In many ways, the lack of consumers buying dual GPU setups means developers are less likely to channel their attention into SLI support, which itself means fewer people buy SLI-geared machines. The cycle perpetuates itself.
For games that do support SLI, the scaling often falls short of the 200% expected from two identical GPUs and the SLI tech is prone to micro stuttering (especially in Alternate Frame Rendering mode) and other performance issues absent from single GPU rendering, a fact that puts off many consumers curious about SLI technology.
Also, many new and old games won’t work with SLI enabled, meaning it must be turned off to play. With this, the price consideration once again rears its head, with many not seeing the logic in spending twice as much for so little return. The power requirements of an SLI setup also factors into this trend.
Ultimately, Nvidia seems to be slowly phasing out SLI support as it ships newer models, which is the best sign that the technology is on the decline. Of the most recent RTX series, only the RTX 2080 and RTX 2080 TI support the NVLink required for dual SLI GPUs. The price of these models means the likelihood of anyone beyond power users using the tech is unlikely.
To further dent the fortunes of SLI, DirectX 12 doesn’t currently support SLI. As more and more developers migrate towards the newer and more versatile version of the omnipresent API, the possibility of titles supporting SLI plummets in parallel.

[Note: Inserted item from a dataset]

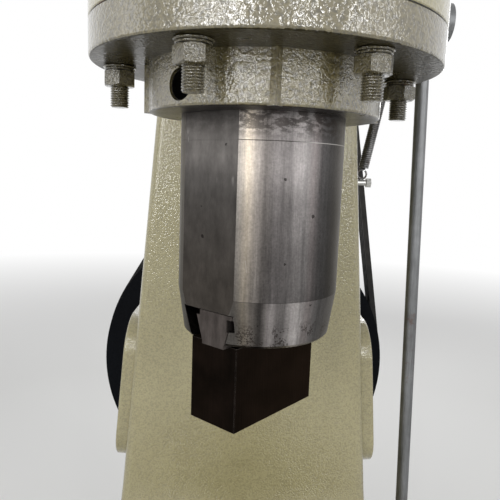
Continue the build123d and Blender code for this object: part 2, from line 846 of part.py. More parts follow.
# Motor: finned body, end shield, fan cowl, feet, terminal box and shaft
with BuildPart() as motor:
    with BuildSketch(along_y(motor_x, motor_body_start, motor_z)):
        Circle(motor_r)
        with PolarLocations(motor_r + fin_h / 2 - fin_t, fin_count):
            Rectangle(fin_h, fin_t)
    extrude(amount=motor_body_end - motor_body_start)
    with BuildSketch(along_y(motor_x, motor_body_end, motor_z)):
        Circle(shield_r)
    extrude(amount=shield_t)
    with BuildSketch(along_y(motor_x, motor_body_end + shield_t, motor_z)):
        Circle(shield_step_r)
    extrude(amount=shield_step_t)
    with BuildSketch(along_y(motor_x, motor_body_start - cowl_l, motor_z)):
        Circle(cowl_r)
    extrude(amount=cowl_l)
    fillet(motor.edges().filter_by(GeomType.CIRCLE).sort_by(Axis.Y)[0], cowl_edge_r)
    with BuildSketch(along_y(motor_x, motor_body_end + shield_t, motor_z)):
        Circle(motor_shaft_r)
    extrude(amount=pulley_back - motor_body_end - shield_t)
    with BuildSketch(Plane.XY.offset(shelf_z)):
        with Locations((motor_x, (motor_body_start + motor_body_end) / 2)):
            Rectangle(motor_foot_w, motor_foot_l)
    extrude(amount=motor_foot_t)
    with BuildSketch(Plane.XY.offset(shelf_z)):
        with Locations((motor_x, (motor_body_start + motor_body_end) / 2)):
            Rectangle(pedestal_w, motor_foot_l)
    extrude(amount=pedestal_h)
    with BuildSketch(Plane.XY.offset(motor_z)):
        with Locations((motor_x, (motor_body_start + motor_body_end) / 2)):
            RectangleRounded(box_w, box_w, box_corner_r)
    extrude(amount=motor_r + box_h)
save(motor.part, "motor")

# Bracket on the column's back that carries the motor
rib_root = column_back + bracket_t
with BuildPart() as bracket:
    with BuildSketch(Plane.XZ.offset(-column_back)):
        with Locations((bracket_x0 + bracket_foot_w / 2, shelf_z - bracket_foot_h / 2)):
            Rectangle(bracket_foot_w, bracket_foot_h)
    extrude(amount=-bracket_t)
    with BuildSketch(Plane.XY.offset(shelf_z - bracket_t)):
        with Locations(((bracket_x0 + shelf_right) / 2, (column_back + shelf_back) / 2)):
            Rectangle(shelf_right - bracket_x0, shelf_back - column_back)
    extrude(amount=bracket_t)
    for x in (bracket_x0 + bracket_rib_inset, bracket_x0 + bracket_foot_w - bracket_rib_t):
        with BuildSketch(across_x(x, 0, 0)):
            Polygon(
                (rib_root, shelf_z - bracket_foot_h + bracket_rib_t),
                (shelf_back - bracket_rib_t, shelf_z - bracket_t),
                (rib_root, shelf_z - bracket_t),
                align=None,
            )
        extrude(amount=bracket_rib_t)
save(bracket.part, "motor_bracket")

# Treadle: cross shaft, bent bar with its hubs, and the crank that lifts the link rod
with BuildPart() as treadle_shaft:
    with BuildSketch(across_x(-treadle_arm_x - treadle_hub_w / 2, link_y, treadle_z)):
        Circle(treadle_shaft_r)
    extrude(amount=2 * treadle_arm_x + treadle_hub_w)
save(treadle_shaft.part, "treadle_shaft")

crank_x = link_low_x - eye_w / 2 - side_gap - crank_t
with BuildPart() as treadle:
    with BuildLine() as bar_path:
        FilletPolyline(
            (-treadle_arm_x, link_y, treadle_z),
            (-treadle_arm_x, treadle_front, treadle_z),
            (treadle_arm_x, treadle_front, treadle_z),
            (treadle_arm_x, link_y, treadle_z),
            radius=treadle_bend_r,
        )
    with BuildSketch(Plane.XZ.offset(-link_y)):
        with Locations((-treadle_arm_x, treadle_z)):
            Circle(treadle_bar_r)
    sweep(path=bar_path.wire())
    for x in (-treadle_arm_x, treadle_arm_x):
        with BuildSketch(across_x(x, link_y, treadle_z)):
            Circle(treadle_hub_r)
        extrude(amount=treadle_hub_w / 2, both=True)
    with BuildSketch(across_x(crank_x, link_y, treadle_z)):
        Circle(eye_r)
        with Locations((arm_l, 0)):
            Circle(eye_r)
        with Locations((arm_l / 2, 0)):
            Rectangle(arm_l, 2 * eye_r - crank_t)
    extrude(amount=crank_t)
    with BuildSketch(across_x(crank_x + crank_t, link_y + arm_l, treadle_z)):
        Circle(pin_r)
    extrude(amount=side_gap + eye_w + pin_end)
    with BuildSketch(across_x(0, link_y, treadle_z)):
        Circle(treadle_shaft_r + seat_gap)
    extrude(amount=link_low_x + eye_w, both=True, mode=Mode.SUBTRACT)
save(treadle.part, "treadle_bar")

# Link rod from the treadle's crank up to the valve lever
link_y_pins = link_y + arm_l
link_rise = valve_lever_z - treadle_z
link_length = hypot(link_low_x - link_high_x, link_rise)
with BuildPart() as link:
    for x, z in ((link_low_x, treadle_z), (link_high_x, valve_lever_z)):
        with BuildSketch(across_x(x, link_y_pins, z)):
            Circle(eye_r)
        extrude(amount=eye_w / 2, both=True)
    with BuildSketch(
        Plane(
            origin=(link_low_x, link_y_pins, treadle_z),
            x_dir=(0, 1, 0),
            z_dir=(link_high_x - link_low_x, 0, link_rise),
        ).offset(pin_r + link_r / 2)
    ):
        Circle(link_r)
    extrude(amount=link_length - 2 * pin_r - link_r)
    for x, z, gap in (
        (link_low_x, treadle_z, running_gap),
        (link_high_x, valve_lever_z, pin_clearance),
    ):
        with BuildSketch(across_x(x, link_y_pins, z)):
            Circle(pin_r + gap)
        extrude(amount=eye_w, both=True, mode=Mode.SUBTRACT)
save(link.part, "link_rod")

# Valve stem and the lever on it
with BuildPart() as valve_shaft:
    with BuildSketch(across_x(valve_boss_x - valve_shaft_depth + side_gap, link_y, valve_lever_z)):
        Circle(valve_shaft_r)
    extrude(amount=lever_x + lever_hub_w - valve_boss_x + valve_shaft_depth - side_gap)
save(valve_shaft.part, "valve_shaft")

with BuildPart() as lever:
    with BuildSketch(across_x(lever_x, link_y, valve_lever_z)):
        Circle(lever_hub_r)
    extrude(amount=lever_hub_w)
    with BuildSketch(across_x(lever_x, link_y, valve_lever_z)):
        Circle(lever_hub_r)
        with Locations((arm_l, 0)):
            Circle(eye_r)
        with Locations((arm_l / 2, 0)):
            Rectangle(arm_l, 2 * eye_r - lever_t)
    extrude(amount=lever_t)
    with BuildSketch(across_x(lever_x + lever_t, link_y_pins, valve_lever_z)):
        Circle(pin_r)
    extrude(amount=link_high_x + eye_w / 2 + pin_end - lever_x - lever_t)
    with BuildSketch(across_x(lever_x, link_y_pins, valve_lever_z)):
        Circle(stub_r)
    extrude(amount=-stub_l)
    with BuildSketch(across_x(lever_x, link_y, valve_lever_z)):
        Circle(valve_shaft_r + seat_gap)
    extrude(amount=lever_hub_w, mode=Mode.SUBTRACT)
save(lever.part, "valve_lever")

# Return spring between the anchor bolt on the column and the lever's stub
anchor_x = column_half_w(spring_low_z - anchor_r)
hook_low = spring_low_z + anchor_r + seat_gap + spring_wire_r + hook_r
hook_high = valve_lever_z - stub_r - seat_gap - spring_wire_r - hook_r
with BuildPart() as anchor:
    with BuildSketch(across_x(anchor_x, link_y_pins, spring_low_z)):
        Circle(anchor_r)
    extrude(amount=anchor_end_x - anchor_x)
    with BuildSketch(across_x(anchor_end_x, link_y_pins, spring_low_z)):
        RegularPolygon(anchor_head_r, 6)
    extrude(amount=anchor_head_t)
save(anchor.part, "spring_anchor")

with BuildPart() as spring:
    spring_dir = Vector(spring_high_x - spring_low_x, 0, hook_high - hook_low)
    with BuildSketch(
        Plane(origin=(spring_low_x, link_y_pins, hook_low), x_dir=(0, 1, 0), z_dir=spring_dir).offset(hook_r)
    ):
        Circle(spring_r)
    extrude(amount=spring_dir.length - 2 * hook_r)
    for x, z in ((spring_low_x, hook_low), (spring_high_x, hook_high)):
        with BuildSketch(Plane(origin=(x, link_y_pins, z), x_dir=(1, 0, 0), z_dir=(0, 0, 1))):
            with Locations((hook_r, 0)):
                Circle(spring_wire_r)
        revolve(axis=Axis((x, link_y_pins, z), (0, 1, 0)))
save(spring.part, "return_spring")
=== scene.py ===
"""Pneumatic forging hammer: finishes, fasteners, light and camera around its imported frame."""

import logging
import math
from dataclasses import dataclass
from enum import Enum

import bmesh
import bpy
from mathutils import Matrix, Vector


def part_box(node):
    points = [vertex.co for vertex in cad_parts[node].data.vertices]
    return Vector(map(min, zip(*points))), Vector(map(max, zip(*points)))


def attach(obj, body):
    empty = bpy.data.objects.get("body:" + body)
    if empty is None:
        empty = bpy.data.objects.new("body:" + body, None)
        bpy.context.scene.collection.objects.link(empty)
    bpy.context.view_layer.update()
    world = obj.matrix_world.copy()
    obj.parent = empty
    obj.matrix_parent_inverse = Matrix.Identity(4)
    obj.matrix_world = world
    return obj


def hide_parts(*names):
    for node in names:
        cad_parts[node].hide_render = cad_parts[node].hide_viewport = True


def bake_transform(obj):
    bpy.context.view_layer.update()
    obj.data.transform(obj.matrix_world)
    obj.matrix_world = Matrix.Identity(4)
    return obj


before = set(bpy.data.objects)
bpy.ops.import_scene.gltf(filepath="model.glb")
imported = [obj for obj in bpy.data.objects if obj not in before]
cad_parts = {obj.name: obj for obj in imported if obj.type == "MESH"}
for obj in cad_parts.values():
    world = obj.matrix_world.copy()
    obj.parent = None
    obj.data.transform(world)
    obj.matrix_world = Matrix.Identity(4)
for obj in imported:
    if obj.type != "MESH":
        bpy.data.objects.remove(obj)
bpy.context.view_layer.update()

log = logging.getLogger("forging_hammer")

MM = 0.001
TURN = 2.0 * math.pi
SMOOTH_ANGLE = math.radians(32.0)
MERGE = 1e-7
CORE_R = 0.5 * MM

RIGHT = Vector((1.0, 0.0, 0.0))
BACK = Vector((0.0, 1.0, 0.0))
FRONT = Vector((0.0, -1.0, 0.0))
UP = Vector((0.0, 0.0, 1.0))
DOWN = Vector((0.0, 0.0, -1.0))

Colour = tuple[float, float, float]
Factors = tuple[float, float, float]
Point = tuple[float, float]
Material = bpy.types.Material
Socket = bpy.types.NodeSocket
Value = Socket | float
Tint = Socket | Colour
Stops = list[tuple[float, Colour | float]]


class Body(str, Enum):
    """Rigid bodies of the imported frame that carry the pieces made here."""

    FRAME = "frame"
    FLYWHEEL = "flywheel"
    TREADLE = "treadle"
    LEVER = "valve_lever"


class Slot(str, Enum):
    """Names of material slots of the record."""

    PAINT = "frame_paint"
    BRIGHT = "bright_steel"
    MOTOR = "motor_paint"
    LINKAGE = "linkage_steel"
    ZINC = "zinc_plate"
    SPRING = "spring_steel"


class Side(int, Enum):
    """Sides of the machine, by the sign of X."""

    LEFT = -1
    RIGHT = 1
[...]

SLI devotees claim otherwise. However, there is the distinct sense that after funneling thousands upon thousands of dollars into a top of the range dual GPU setup, this group is eager to justify their investment with a brash and hearty dose of cognitive dissonance.
The Bottom Line
If SLI tempts you, pay heed to the current state of SLI support for the majority of games. With that said, if you’ve got the finances to back such a setup and are sure to benefit from increased FPS and higher resolutions, then SLI may be perfect for your needs.